* La palabra, se sirven de ella como del papel sanitario porque usada con habilidad limpia de cualquier felonía, toda omisión, todo exceso. Construye puentes, entendimiento, pero sobre todo sujeta al mandato de una ley que muy pocos observan
Gregorio Ortega Molina
La palabra es poder. El tema es bíblico, histórico, literario. Ahora -como lo narra Antonio Muñoz Molina en su columna de Babelia de 21 de julio último- también es veneno.
Él elige una: raza. Nos cuenta que en Francia hay una reforma constitucional que la borra de su texto y la sustituye por humanidad, humanos y todos los sinónimos relacionados con los que nos constituimos como animales inteligentes que, de una u otra manera, establecen su dominio sobre la naturaleza, y como toda bestia, el del más fuerte sobre los débiles.
El instrumento por excelencia del poder político y espiritual, del oficio de mandar para bien y para mal, de imponer criterios, normas, leyes, narrativas históricas, es la palabra. Existen artesanos que la estudian y aprenden a usarla con habilidad para hacernos mejores seres humanos: los filósofos, poetas, literatos de todo tipo y todo otro artista como lo son pintores y compositores, porque el lienzo coloreado transmite una narrativa en lenguaje universal, y las notas musicales son mensajes personales y colectivos dirigidos a quienes disfrutan de la melodía, del ritmo.
En álgebra, física, química se escriben con símbolos distintos a las palabras, pero ese lenguaje crea conceptos, ideas, forma mensajes que los cófrades de esas disciplinas estudian y mejoran y convierten en una lengua común, que de alguna manera nos da acceso a esas otras áreas del conocimiento.

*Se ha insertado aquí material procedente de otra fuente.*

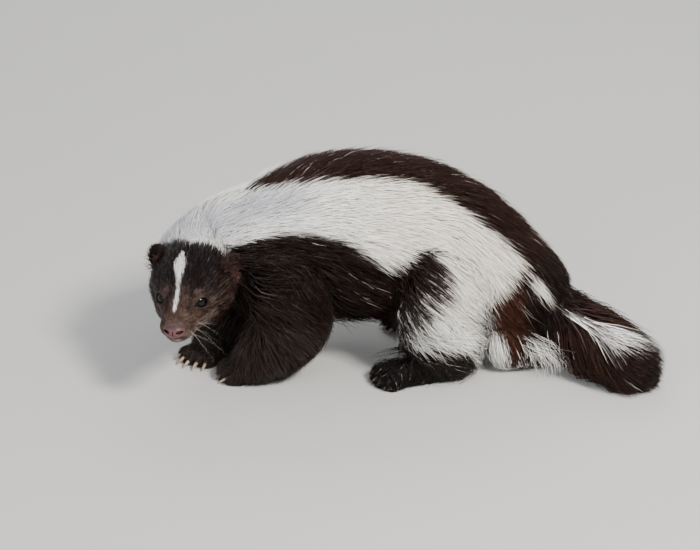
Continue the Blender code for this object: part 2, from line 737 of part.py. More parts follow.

Raza es una palabra que se usa para confrontarnos a unos con otros; muchos términos se han universalizado para mantenernos sujetos con su veneno, escondido detrás del concepto y la idea, para vender a los gobernados una renovada promesa de futuro, el camino al entendimiento y la salud y la felicidad, cuando la <<globalización>> el <<libre mercado>> y <<reforma>> van siempre en sentido contrario de lo que nos venden como agentes liberadores de la carga significada en el ser humano, entender que la libertad es una entelequia y la salud un fideicomiso para los muy ricos; los programas sociales en política han de servirse de la palabra para que los compremos con los ojos cerrados, los oídos bien abiertos y la salivación a todo trapo, para que nos traguemos el cuento.
En el ámbito espiritual, clérigos, rabinos, pastores y hermanos, no hacen malos quesos con las palabras, porque están -ellos- más allá de la intuición en lo que a la fe se refiere, saben que es una gracia, un don, y tenerla o no, requiere de una absoluta templanza y una noble actitud de servicio. Es un obsequio que ha de atesorarse, y no cualquiera puede conservarlo, como tampoco es fácil encontrar un político dispuesto a sujetarse, con los ojos y la boca cerrados, al mandato constitucional.
La palabra, se sirven de ella como del papel sanitario porque usada con habilidad limpia de cualquier felonía, toda omisión, todo exceso. Construye puentes, entendimiento, pero sobre todo sujeta al mandato de una ley que muy pocos observan.